Ryan covers these ideas in a pleasingly eclectic selection, incorporating pulsing techno and beatless ambient, delivered with the warmth only synths can conjure. A DJ apprenticeship makes good sequencing instinctual and it is unsurprising that this set opens with an attention grabber. ‘Faster Than Light’ is awash with acidic synths and metallic, verging on industrial, percussion. In accordance with the song title, it comes together to paint a sound picture of some thrilling-but-frightening futuristic dystopia. But like the daylight flooding the cave exit, an ethereal pad intermittently pierces the dissonance, providing a moment of euphoria before the grind starts all over again.

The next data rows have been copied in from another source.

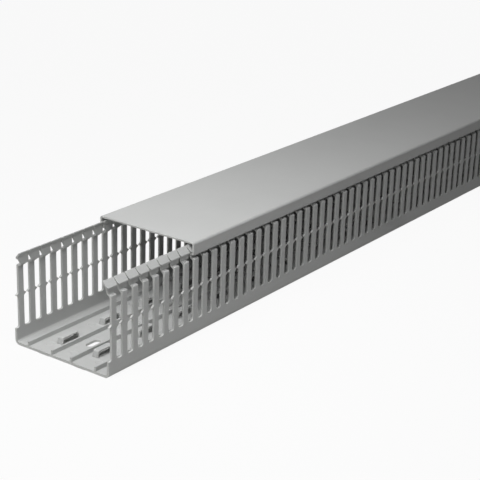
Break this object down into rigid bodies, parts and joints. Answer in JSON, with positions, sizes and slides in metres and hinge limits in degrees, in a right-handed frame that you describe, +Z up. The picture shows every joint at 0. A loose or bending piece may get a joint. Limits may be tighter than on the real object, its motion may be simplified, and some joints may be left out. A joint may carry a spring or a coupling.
{
  "type": "slotted cable trunking",
  "caption": "Length of slotted cable trunking: an open channel with finger walls, floor ribs and tie bridges, and a clip-on cover that slides along it.",
  "frame": {"origin": "middle of the channel's underside", "axes": "X along the length of the stock, Y across it, Z up out of the open side"},
  "size_m": [1.102, 0.1004, 0.0821],
  "materials": {
    "channel_pvc": "satin rigid PVC, extruded and punched",
    "cover_pvc": "satin rigid PVC, extruded"
  },
  "bodies": {
    "channel": {"base_channel": "channel_pvc"},
    "cover": {"cover": "cover_pvc"}
  },
  "joints": [
    {"name": "cover_slide", "type": "slide", "parent": "channel", "child": "cover", "axis": [1, 0, 0], "range_m": [-0.102, 0.9]}
  ]
}
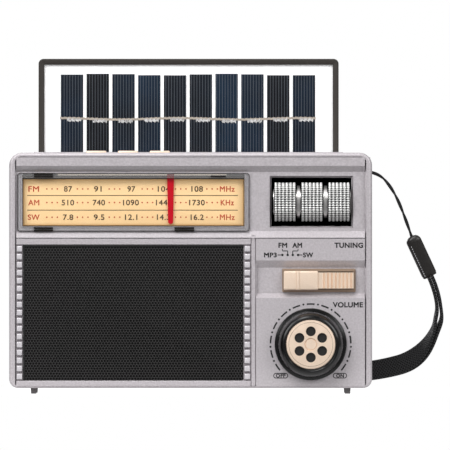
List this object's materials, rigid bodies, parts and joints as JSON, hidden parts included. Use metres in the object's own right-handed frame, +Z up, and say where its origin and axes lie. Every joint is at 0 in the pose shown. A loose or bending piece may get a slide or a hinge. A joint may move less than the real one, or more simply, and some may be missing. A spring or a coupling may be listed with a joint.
{
  "type": "shortwave receiver",
  "caption": "Portable multi-band radio with a folding solar panel, slide-rule dial, knurled tuning drum, band slider, volume knob, round-hole grille, telescopic aerial and wrist strap.",
  "frame": {"origin": "on the surface it stands on, below the middle of the cabinet, knob and raised panel", "axes": "+X to the right as the listener faces the dial, +Y from the dial to the back, +Z up"},
  "size_m": [0.2066, 0.0828, 0.1594],
  "materials": {
    "shell": "satin metallic silver-mauve ABS",
    "black_plastic": "matt black moulding",
    "gloss_black": "polished black ABS",
    "gold": "champagne-gold plated ABS",
    "plated": "vacuum-plated bright ABS",
    "clear": "clear moulded acrylic",
    "dial_face": "printed cream dial",
    "red": "translucent red acrylic",
    "grille": "black-painted perforated steel",
    "steel": "plain steel",
    "bright": "bright chrome",
    "magnet": "sintered ferrite",
    "paper": "black paper cone",
    "board": "green glass-epoxy board",
    "copper": "enamelled copper winding",
    "cell": "blue shrink wrap over a steel can",
    "panel_frame": "dark grey-brown ABS",
    "backsheet": "white backsheet",
    "silicon": "dark blue silicon",
    "strap": "black woven nylon",
    "cord": "black braided cord"
  },
  "bodies": {
    "cabinet": {"front_cabinet": "shell", "rear_cabinet": "shell", "feet": "shell", "dial_lens": "clear", "dial_plate": "dial_face", "pointer_rail": "steel", "drum_well": "black_plastic", "idler_axle": "steel", "dial_cord": "cord", "speaker_grille": "grille", "rib_strip_left": "plated", "rib_strip_right": "plated", "speaker_frame": "steel", "speaker_cone": "paper", "speaker_magnet": "magnet", "tuning_pot": "black_plastic", "volume_pot": "steel", "band_switch": "steel", "main_board": "board", "board_chips": "black_plastic", "button_board": "board", "tact_switches": "black_plastic", "socket_board": "board", "side_sockets": "steel", "ferrite_rod": "magnet", "ferrite_coil": "copper", "ferrite_clips": "black_plastic", "battery_tray": "black_plastic", "battery_cell": "cell", "battery_contacts": "steel", "cabinet_screws": "steel", "panel_hinge_pins": "steel", "aerial_pivot": "bright", "strap_pin": "steel", "strap_cord": "cord", "strap_keeper": "strap", "strap_webbing": "strap"},
    "solar_panel": {"panel_frame": "panel_frame", "panel_backsheet": "backsheet", "solar_cells": "silicon", "panel_cover": "clear"},
    "tuning_drum": {"tuning_drum": "plated", "drum_shaft": "steel"},
    "tuning_wheel": {"tuning_wheel": "black_plastic"},
    "pointer": {"pointer": "red"},
    "idler": {"idler_pulley": "black_plastic"},
    "volume_knob": {"volume_knob": "gloss_black", "knob_disc": "gold", "volume_shaft": "steel"},
    "band_slider": {"band_slider": "gold", "slider_shield": "black_plastic"},
    "button_1": {"top_button_1": "gold"},
    "button_2": {"top_button_2": "gold"},
    "button_3": {"top_button_3": "gold"},
    "battery_door": {"battery_door": "shell"},
    "aerial_base": {"aerial_knuckle": "bright", "aerial_tube_1": "bright"},
    "aerial_2": {"aerial_tube_2": "bright"},
    "aerial_3": {"aerial_tube_3": "bright"},
    "aerial_4": {"aerial_tube_4": "bright"}
  },
  "joints": [
    {"name": "panel_hinge", "type": "hinge", "parent": "cabinet", "child": "solar_panel", "pos_m": [-0.0011, 0.0305, 0.103], "axis": [-1, 0, 0], "range_deg": [0, 180]},
    {"name": "drum_turn", "type": "hinge", "parent": "cabinet", "child": "tuning_drum", "pos_m": [0.0575, -0.014, 0.091], "axis": [-1, 0, 0], "range_deg": [-964, 276.5]},
    {"name": "wheel_turn", "type": "hinge", "parent": "cabinet", "child": "tuning_wheel", "pos_m": [0.016, -0.009, 0.091], "axis": [0, 1, 0], "range_deg": [-193, 55.5]},
    {"name": "pointer_slide", "type": "slide", "parent": "cabinet", "child": "pointer", "axis": [1, 0, 0], "range_m": [-0.0505, 0.0145]},
    {"name": "idler_turn", "type": "hinge", "parent": "cabinet", "child": "idler", "pos_m": [-0.076, -0.0116, 0.102], "axis": [0, 1, 0], "range_deg": [-725, 208]},
    {"name": "volume_turn", "type": "hinge", "parent": "cabinet", "child": "volume_knob", "pos_m": [0.05675, -0.028, 0.02354], "axis": [0, 1, 0], "range_deg": [0, 280]},
    {"name": "band_slide", "type": "slide", "parent": "cabinet", "child": "band_slider", "axis": [1, 0, 0], "range_m": [-0.0072, 0]},
    {"name": "door_lift", "type": "slide", "parent": "cabinet", "child": "battery_door", "axis": [0, 1, 0], "range_m": [0, 0.03]},
    {"name": "aerial_swing", "type": "hinge", "parent": "cabinet", "child": "aerial_base", "pos_m": [-0.0814, 0.0301, 0.107], "axis": [0, 1, 0], "range_deg": [0, 180]},
    {"name": "aerial_pull_2", "type": "slide", "parent": "aerial_base", "child": "aerial_2", "axis": [0, 0, -1], "range_m": [0, 0.074]},
    {"name": "aerial_pull_3", "type": "slide", "parent": "aerial_2", "child": "aerial_3", "axis": [0, 0, -1], "range_m": [0, 0.074]},
    {"name": "aerial_pull_4", "type": "slide", "parent": "aerial_3", "child": "aerial_4", "axis": [0, 0, -1], "range_m": [0, 0.074]},
    {"name": "button_press_1", "type": "slide", "parent": "cabinet", "child": "button_1", "axis": [0, 0, -1], "range_m": [0, 0.0005], "stiffness_N_per_m": 600},
    {"name": "button_press_2", "type": "slide", "parent": "cabinet", "child": "button_2", "axis": [0, 0, -1], "range_m": [0, 0.0005], "stiffness_N_per_m": 600},
    {"name": "button_press_3", "type": "slide", "parent": "cabinet", "child": "button_3", "axis": [0, 0, -1], "range_m": [0, 0.0005], "stiffness_N_per_m": 600}
  ],
  "couplings": [
    {"joint": "wheel_turn", "follows": "drum_turn", "ratio": 0.2},
    {"joint": "pointer_slide", "follows": "drum_turn", "m_per_rad": 0.003},
    {"joint": "idler_turn", "follows": "drum_turn", "ratio": 0.75},
    {"joint": "aerial_pull_3", "follows": "aerial_pull_2", "ratio": 1},
    {"joint": "aerial_pull_4", "follows": "aerial_pull_2", "ratio": 1}
  ]
}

It is an arresting start and, despite its occasional respite, is the harshest track on the album.

Things are more blissful ‘In the Cosmic Garden,’ where Ryan makes the ecological allusions literal. This is accomplished by centring the sounds of a gentle stream and looped bird noises, introducing slowly swelling synths and a pitter-patter beat as unobtrusive as a soft rain drop.

Countering the green vibes, he follows up with the first interlude, ‘Warp Drive.’ From its title to its lone synth sound, it evokes acid techno minus the drums. The second interlude, ‘Mainframe,’ is similarly composed of what sounds like a solo synth, but the composition is closer to the cosmic ambience of the Berlin School or the Orb’s quieter moments. Although they are called interludes, they are mood-building tracks that, importantly, contribute to the album’s entwined themes of science and nature. Without hearing technology stripped bare, the environmental ambience that surrounds them would not be quite as impactful.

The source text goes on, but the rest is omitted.